» Exercise directions
Everything from the first line of the entries below through the line holding "faceted_hole(cup_x, cup_y, size.coarse_radius" must be printed exactly as written.

» Working data
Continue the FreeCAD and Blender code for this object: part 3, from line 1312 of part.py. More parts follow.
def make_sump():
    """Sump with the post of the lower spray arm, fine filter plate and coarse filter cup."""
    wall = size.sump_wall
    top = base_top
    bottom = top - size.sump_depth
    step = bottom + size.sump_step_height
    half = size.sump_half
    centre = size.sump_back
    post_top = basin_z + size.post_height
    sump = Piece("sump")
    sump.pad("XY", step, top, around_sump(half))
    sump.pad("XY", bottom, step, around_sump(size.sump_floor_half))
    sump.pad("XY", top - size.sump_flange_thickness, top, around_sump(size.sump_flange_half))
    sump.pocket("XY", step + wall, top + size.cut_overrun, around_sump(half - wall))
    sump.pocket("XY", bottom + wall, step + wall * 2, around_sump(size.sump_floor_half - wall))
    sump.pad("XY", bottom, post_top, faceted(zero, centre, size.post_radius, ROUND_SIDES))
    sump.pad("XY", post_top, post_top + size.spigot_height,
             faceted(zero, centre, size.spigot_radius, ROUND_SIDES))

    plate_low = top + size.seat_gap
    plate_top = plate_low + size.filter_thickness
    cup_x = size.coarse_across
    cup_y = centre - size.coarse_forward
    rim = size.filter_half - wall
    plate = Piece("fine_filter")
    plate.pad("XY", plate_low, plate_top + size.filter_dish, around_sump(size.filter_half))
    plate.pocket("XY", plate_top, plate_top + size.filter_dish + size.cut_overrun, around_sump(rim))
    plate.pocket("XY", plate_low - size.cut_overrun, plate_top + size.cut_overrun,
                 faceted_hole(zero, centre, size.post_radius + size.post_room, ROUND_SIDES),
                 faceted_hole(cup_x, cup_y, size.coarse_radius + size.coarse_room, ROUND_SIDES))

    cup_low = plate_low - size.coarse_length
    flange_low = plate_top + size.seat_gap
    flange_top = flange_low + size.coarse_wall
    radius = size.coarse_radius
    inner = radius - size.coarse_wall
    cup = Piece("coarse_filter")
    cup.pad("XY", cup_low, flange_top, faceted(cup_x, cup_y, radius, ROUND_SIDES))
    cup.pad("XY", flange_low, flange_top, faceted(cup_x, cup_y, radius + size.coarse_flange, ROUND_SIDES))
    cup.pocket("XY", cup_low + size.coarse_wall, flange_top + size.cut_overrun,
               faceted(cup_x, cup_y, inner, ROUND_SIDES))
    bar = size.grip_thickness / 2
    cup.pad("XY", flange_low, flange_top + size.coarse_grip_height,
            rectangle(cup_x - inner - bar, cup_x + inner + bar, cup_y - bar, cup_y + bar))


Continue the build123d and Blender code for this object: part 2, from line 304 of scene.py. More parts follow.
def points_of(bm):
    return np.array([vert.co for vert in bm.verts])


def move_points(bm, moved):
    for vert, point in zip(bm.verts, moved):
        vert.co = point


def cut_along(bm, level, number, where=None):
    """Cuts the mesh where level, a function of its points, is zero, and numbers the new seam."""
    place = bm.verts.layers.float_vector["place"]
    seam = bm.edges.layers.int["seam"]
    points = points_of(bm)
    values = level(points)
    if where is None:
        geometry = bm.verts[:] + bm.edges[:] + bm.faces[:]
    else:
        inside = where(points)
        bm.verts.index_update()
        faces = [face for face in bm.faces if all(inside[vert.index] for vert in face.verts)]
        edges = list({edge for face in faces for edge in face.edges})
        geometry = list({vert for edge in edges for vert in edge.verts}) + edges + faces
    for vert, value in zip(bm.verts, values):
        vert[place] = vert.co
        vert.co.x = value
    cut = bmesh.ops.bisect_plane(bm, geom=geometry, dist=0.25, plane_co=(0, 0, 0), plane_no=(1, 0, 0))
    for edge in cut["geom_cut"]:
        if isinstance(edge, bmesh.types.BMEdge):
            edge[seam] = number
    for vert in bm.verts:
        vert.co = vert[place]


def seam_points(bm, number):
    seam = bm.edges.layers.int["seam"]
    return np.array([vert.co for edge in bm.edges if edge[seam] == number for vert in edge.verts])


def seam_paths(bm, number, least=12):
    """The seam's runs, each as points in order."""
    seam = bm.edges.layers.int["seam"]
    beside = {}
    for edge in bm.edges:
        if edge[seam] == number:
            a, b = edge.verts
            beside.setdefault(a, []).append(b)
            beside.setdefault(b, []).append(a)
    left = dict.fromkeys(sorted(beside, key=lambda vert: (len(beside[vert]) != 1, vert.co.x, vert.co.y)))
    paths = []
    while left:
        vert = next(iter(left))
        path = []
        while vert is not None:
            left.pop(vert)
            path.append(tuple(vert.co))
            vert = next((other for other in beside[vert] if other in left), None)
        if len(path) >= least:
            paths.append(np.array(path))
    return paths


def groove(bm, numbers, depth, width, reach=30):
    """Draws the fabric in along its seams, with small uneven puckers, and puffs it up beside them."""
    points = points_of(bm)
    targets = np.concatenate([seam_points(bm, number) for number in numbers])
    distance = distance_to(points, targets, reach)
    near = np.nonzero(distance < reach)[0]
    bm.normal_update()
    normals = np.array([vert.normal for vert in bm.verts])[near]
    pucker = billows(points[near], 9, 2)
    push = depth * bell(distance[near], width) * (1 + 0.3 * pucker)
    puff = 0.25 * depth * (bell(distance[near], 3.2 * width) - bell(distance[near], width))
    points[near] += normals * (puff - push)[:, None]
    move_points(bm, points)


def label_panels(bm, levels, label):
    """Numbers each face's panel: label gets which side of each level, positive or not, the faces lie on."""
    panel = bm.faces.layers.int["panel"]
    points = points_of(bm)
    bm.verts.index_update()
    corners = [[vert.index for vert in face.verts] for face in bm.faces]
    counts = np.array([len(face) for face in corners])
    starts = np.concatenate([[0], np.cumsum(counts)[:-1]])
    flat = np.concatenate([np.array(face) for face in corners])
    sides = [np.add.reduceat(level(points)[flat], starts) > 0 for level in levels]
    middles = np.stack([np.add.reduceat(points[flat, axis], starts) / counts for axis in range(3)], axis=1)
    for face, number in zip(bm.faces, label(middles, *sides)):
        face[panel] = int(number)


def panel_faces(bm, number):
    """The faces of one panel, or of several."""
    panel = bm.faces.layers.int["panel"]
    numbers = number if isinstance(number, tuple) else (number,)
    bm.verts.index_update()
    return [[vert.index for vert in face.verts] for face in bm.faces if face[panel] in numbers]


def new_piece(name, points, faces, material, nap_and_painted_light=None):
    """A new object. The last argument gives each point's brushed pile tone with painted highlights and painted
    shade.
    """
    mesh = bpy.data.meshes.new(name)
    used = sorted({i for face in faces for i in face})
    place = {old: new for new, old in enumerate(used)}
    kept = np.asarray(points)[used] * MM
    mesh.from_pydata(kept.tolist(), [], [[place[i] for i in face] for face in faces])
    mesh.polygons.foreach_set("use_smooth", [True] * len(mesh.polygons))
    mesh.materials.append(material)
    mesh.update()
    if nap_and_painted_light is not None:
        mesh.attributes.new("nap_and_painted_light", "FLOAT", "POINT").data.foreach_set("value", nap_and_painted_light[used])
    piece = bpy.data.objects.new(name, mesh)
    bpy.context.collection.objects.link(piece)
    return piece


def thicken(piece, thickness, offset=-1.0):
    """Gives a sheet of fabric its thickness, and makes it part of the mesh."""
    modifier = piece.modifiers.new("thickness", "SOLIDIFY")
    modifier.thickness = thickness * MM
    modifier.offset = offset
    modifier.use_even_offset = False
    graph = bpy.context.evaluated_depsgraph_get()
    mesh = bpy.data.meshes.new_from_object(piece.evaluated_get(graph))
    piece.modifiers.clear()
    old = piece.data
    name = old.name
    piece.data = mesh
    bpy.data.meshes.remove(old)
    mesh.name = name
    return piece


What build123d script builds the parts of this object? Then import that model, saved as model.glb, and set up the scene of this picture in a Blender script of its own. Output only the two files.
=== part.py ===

» Result
Continue the FreeCAD and Blender code for this object: part 3, from line 1312 of part.py. More parts follow.
def make_sump():
    """Sump with the post of the lower spray arm, fine filter plate and coarse filter cup."""
    wall = size.sump_wall
    top = base_top
    bottom = top - size.sump_depth
    step = bottom + size.sump_step_height
    half = size.sump_half
    centre = size.sump_back
    post_top = basin_z + size.post_height
    sump = Piece("sump")
    sump.pad("XY", step, top, around_sump(half))
    sump.pad("XY", bottom, step, around_sump(size.sump_floor_half))
    sump.pad("XY", top - size.sump_flange_thickness, top, around_sump(size.sump_flange_half))
    sump.pocket("XY", step + wall, top + size.cut_overrun, around_sump(half - wall))
    sump.pocket("XY", bottom + wall, step + wall * 2, around_sump(size.sump_floor_half - wall))
    sump.pad("XY", bottom, post_top, faceted(zero, centre, size.post_radius, ROUND_SIDES))
    sump.pad("XY", post_top, post_top + size.spigot_height,
             faceted(zero, centre, size.spigot_radius, ROUND_SIDES))

    plate_low = top + size.seat_gap
    plate_top = plate_low + size.filter_thickness
    cup_x = size.coarse_across
    cup_y = centre - size.coarse_forward
    rim = size.filter_half - wall
    plate = Piece("fine_filter")
    plate.pad("XY", plate_low, plate_top + size.filter_dish, around_sump(size.filter_half))
    plate.pocket("XY", plate_top, plate_top + size.filter_dish + size.cut_overrun, around_sump(rim))
    plate.pocket("XY", plate_low - size.cut_overrun, plate_top + size.cut_overrun,
                 faceted_hole(zero, centre, size.post_radius + size.post_room, ROUND_SIDES),
                 faceted_hole(cup_x, cup_y, size.coarse_radius + size.coarse_room, ROUND_SIDES))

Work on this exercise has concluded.